The current wage rate for an apprentice is £3.50 per hour, which applies to apprentices under the age of 19 or those over 19 in their first year of training. If you’re over 25, you’re entitled to the national living wage, which is £7.50 per hour.
Marissa Francis, 25
from her mechanical engineering apprenticeship with management facilities provider ABM UK (abm.co.uk), alongside completing a BTEC Level 4 HNC diploma in construction and the built environment at the College of North West London
“I was introduced to engineering at school by a teacher and decided to take it at GCSE, eventually getting a B.
I continued my studies at Croydon College and completed a BTEC National Diploma Level 3 in mechanical engineering.
“I was unsure which sector of engineering I wanted to specialise in, but thought an apprenticeship sounded a good route. At college, I was advised to apply for university and look for an apprenticeship, and accept whichever offer came through first. This was a place at university.
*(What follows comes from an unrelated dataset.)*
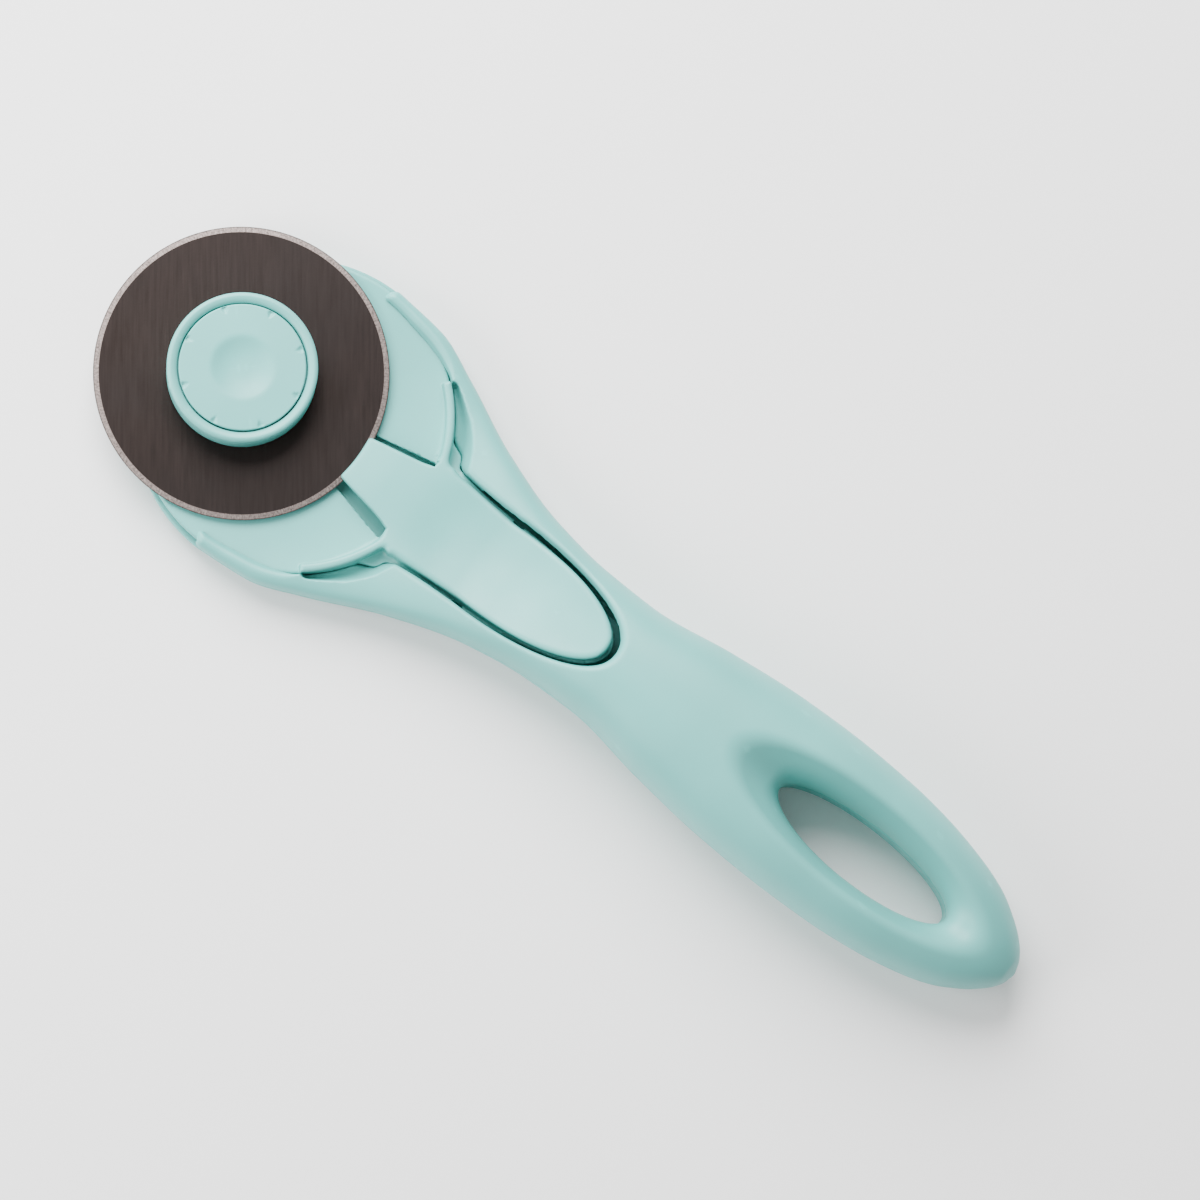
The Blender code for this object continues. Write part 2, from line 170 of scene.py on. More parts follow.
# Back shell: the boss, the room for the bolt, and the holes for the screws
BOSS_R = 6.6
BOSS_MIDDLE = 4.2
BOSS_HALF = 1.3
BOLT_HEAD_R = 7.3
BOLT_HEAD_TOP = 2.3
BOLT_NECK_W = 4.5
BOLT_NECK_TOP = 9
SCREW_HOLES = (
    screw_hole("head_screw_left", 2.0),
    screw_hole("head_screw_right", 2.0),
    screw_hole("grip_screw_front", 3.2),
    screw_hole("grip_screw_rear", 3.2),
)
SCREW_HEAD_R = 2.2
SCREW_R = 1.3

# Knob
KNOB_R = 11.42
KNOB_LOW = knob_low[2]
KNOB_TOP = knob_high[2]
KNOB_FILLET = 0.6
KNOB_BORE_R = 4.9
KNOB_SKIRT_R = 8.6
KNOB_SKIRT_TOP = 8.6
RECESS_R = 9.84
RECESS_LOW = 11.0
NIB_TURN = math.radians(233.7)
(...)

“I enrolled on an electronics degree course, but after my first year decided to pursue an apprenticeship. I wanted the hands-on skills that are particularly important in engineering.
“I heard about Women In Engineering (wie.ieee.org), which helps young women find out about and apply for apprenticeships. The team helped me to create and develop my CV and took me to careers events attended by engineering companies.
“Women in Engineering introduced me to ABM UK and its apprenticeship programme. I’m now employed there as a mechanical engineer, specialising as a heating, ventilation and air conditioning (HVAC) improver.
“My advice to anyone doing an apprenticeship is get your head down, work hard, accept it will be tough at times and keep your eyes on the prize. Never forget your passion or what made you want to do it in the first place.”
Billy Dolman, 19
Billy is studying for a business administration apprenticeship with Sheffield-based manufacturer PCT Automotive (pctautomotive.com). He recently gained a Level 2 qualification and is aiming to complete Level 3 in 2018
“I enjoyed school and did well in my GCSEs, so decided to go on to sixth form college to study PE, media, English language and maths. But after a year there I was finding it frustrating – what I really wanted was hands-on experience and to feel that I was learning a trade.
“I spoke with the college careers adviser, who told me about PCT, a manufacturing company in Sheffield that runs apprenticeship schemes and is even involved with apprentice exchange programmes with other European countries. I liked the fact that it had been in operation for more than 90 years and has a strong record of taking on apprentices after their studies are finished.
“I decided to give it a go and I haven’t looked back. I started by getting experience across all the departments, from sales to accounts, which I really enjoyed. Then in June this year, I was asked to take on a buying role. I love the feeling of getting off the phone from suppliers and feeling as though I’ve got a really good deal for the company!
“I do regular study days and last year passed my Level 2 qualifications in business and administration. Next year I’m hoping to sit Level 3 exams in procurement so I can progress in the buying department.
“I’ll do as many qualifications as I can – and to be able to get them while doing relevant work experience is ideal. I have no regrets at all about the path I’ve taken.”